══ DATA LINES

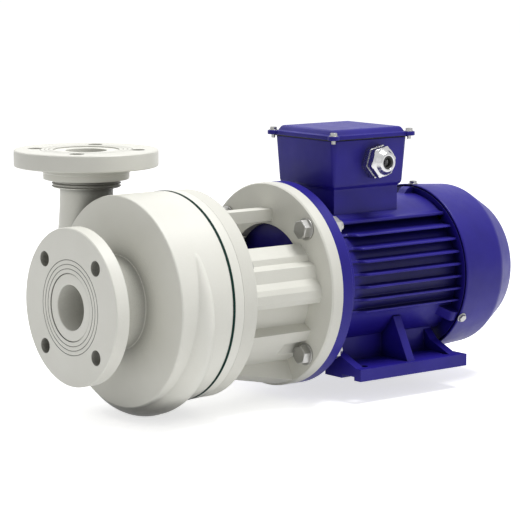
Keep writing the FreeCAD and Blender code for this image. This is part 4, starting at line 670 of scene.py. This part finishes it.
def makeFasteners(f):
    hole, rim, thick = f["casingWasher"]
    length, radius, sunk, soft = f["casingShank"]
    casing = ringPlaces(f["casingFace"] + thick, f["casingCircle"], f["casingCount"], f["casingStart"])
    head = gather([hexHead(f["casingFlat"], f["casingHeight"], (0, 0, 0)),
                   rod(-length, sunk, radius, soft)])
    putPiece("casing_bolt_set", *repeatAt(*head, casing), "stainlessBolt", replaced=["casing_bolts"],
             slotName="stainless")
    putPiece("casing_washer_set", *repeatAt(*washer(hole, rim, thick, (-thick, 0, 0)), casing),
             "stainlessBolt", replaced=["casing_washers"], slotName="stainless")
    hole, rim, thick = f["lanternWasher"]
    length, radius, sunk, soft = f["lanternShank"]
    lantern = ringPlaces(f["lanternFace"], f["lanternCircle"], f["lanternCount"], f["lanternStart"])
    height = f["lanternHeight"]
    head = gather([hexHead(f["lanternFlat"], height, (-thick - height, 0, 0), flip=True,
                           twist=math.radians(f["lanternTwist"])),
                   rod(-sunk, length, radius, soft, 48)])
    putPiece("lantern_bolt_set", *repeatAt(*head, lantern), "stainlessBolt", replaced=["lantern_bolts"],
             slotName="stainless")
    putPiece("lantern_washer_set", *repeatAt(*washer(hole, rim, thick, (-thick, 0, 0)), lantern),
             "stainlessBolt", replaced=["lantern_washers"], slotName="stainless")
    nutPlace = f["nutFace"] - f["lanternFace"]
    hole, rim, thick = f["nutWasher"]
    nut = gather([hexHead(f["lanternFlat"], f["nutHeight"], (nutPlace + thick, 0, 0),
                          twist=math.radians(f["nutTwist"])),
                  washer(hole, rim, thick, (nutPlace, 0, 0))])
    putPiece("lantern_nut_set", *repeatAt(*nut, lantern), "stainlessBolt", replaced=["lantern_nuts"],
             slotName="stainless")
    along, skin = f["cowlAlong"], f["cowlSkin"]
    hole, rim, thick = f["cowlWasher"]
    length, radius, sunk, soft = f["cowlShank"]
    screw = gather([hexHead(f["cowlFlat"], f["cowlHeight"], (along, 0, skin + thick), "+Z"),
                    washer(hole, rim, thick, (along, 0, skin), "+Z"),
                    rod(skin - length, skin + sunk, radius, soft, centre=(along, 0, 0), pointing="+Z")])
    screws = [(turnAboutShaft(screw[0], turn - 90), screw[1]) for turn in motor["screwTurns"]]
    putPiece("cowl_screw_set", *gather(screws), "stainlessBolt", replaced=["cowl_screws"],
             slotName="stainless")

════

Each line of the listing above should be output exactly.

* **RESULT BELOW**:
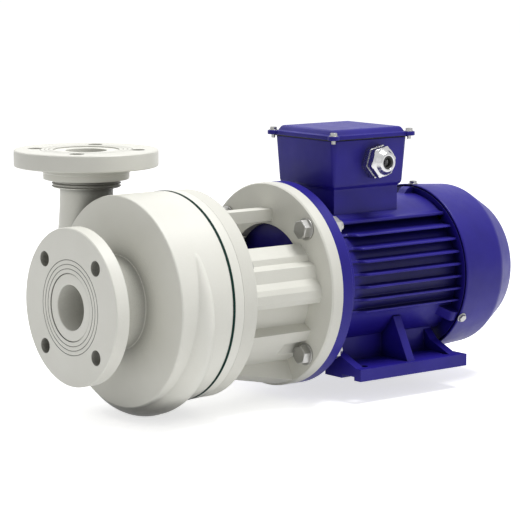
Keep writing the FreeCAD and Blender code for this image. This is part 4, starting at line 670 of scene.py. This part finishes it.
def makeFasteners(f):
    hole, rim, thick = f["casingWasher"]
    length, radius, sunk, soft = f["casingShank"]
    casing = ringPlaces(f["casingFace"] + thick, f["casingCircle"], f["casingCount"], f["casingStart"])
    head = gather([hexHead(f["casingFlat"], f["casingHeight"], (0, 0, 0)),
                   rod(-length, sunk, radius, soft)])
    putPiece("casing_bolt_set", *repeatAt(*head, casing), "stainlessBolt", replaced=["casing_bolts"],
             slotName="stainless")
    putPiece("casing_washer_set", *repeatAt(*washer(hole, rim, thick, (-thick, 0, 0)), casing),
             "stainlessBolt", replaced=["casing_washers"], slotName="stainless")
    hole, rim, thick = f["lanternWasher"]
    length, radius, sunk, soft = f["lanternShank"]
    lantern = ringPlaces(f["lanternFace"], f["lanternCircle"], f["lanternCount"], f["lanternStart"])
    height = f["lanternHeight"]
    head = gather([hexHead(f["lanternFlat"], height, (-thick - height, 0, 0), flip=True,
                           twist=math.radians(f["lanternTwist"])),
                   rod(-sunk, length, radius, soft, 48)])
    putPiece("lantern_bolt_set", *repeatAt(*head, lantern), "stainlessBolt", replaced=["lantern_bolts"],
             slotName="stainless")
    putPiece("lantern_washer_set", *repeatAt(*washer(hole, rim, thick, (-thick, 0, 0)), lantern),
             "stainlessBolt", replaced=["lantern_washers"], slotName="stainless")
    nutPlace = f["nutFace"] - f["lanternFace"]
    hole, rim, thick = f["nutWasher"]
    nut = gather([hexHead(f["lanternFlat"], f["nutHeight"], (nutPlace + thick, 0, 0),
                          twist=math.radians(f["nutTwist"])),
                  washer(hole, rim, thick, (nutPlace, 0, 0))])
    putPiece("lantern_nut_set", *repeatAt(*nut, lantern), "stainlessBolt", replaced=["lantern_nuts"],
             slotName="stainless")
    along, skin = f["cowlAlong"], f["cowlSkin"]
    hole, rim, thick = f["cowlWasher"]
    length, radius, sunk, soft = f["cowlShank"]
    screw = gather([hexHead(f["cowlFlat"], f["cowlHeight"], (along, 0, skin + thick), "+Z"),
                    washer(hole, rim, thick, (along, 0, skin), "+Z"),
                    rod(skin - length, skin + sunk, radius, soft, centre=(along, 0, 0), pointing="+Z")])
    screws = [(turnAboutShaft(screw[0], turn - 90), screw[1]) for turn in motor["screwTurns"]]
    putPiece("cowl_screw_set", *gather(screws), "stainlessBolt", replaced=["cowl_screws"],
             slotName="stainless")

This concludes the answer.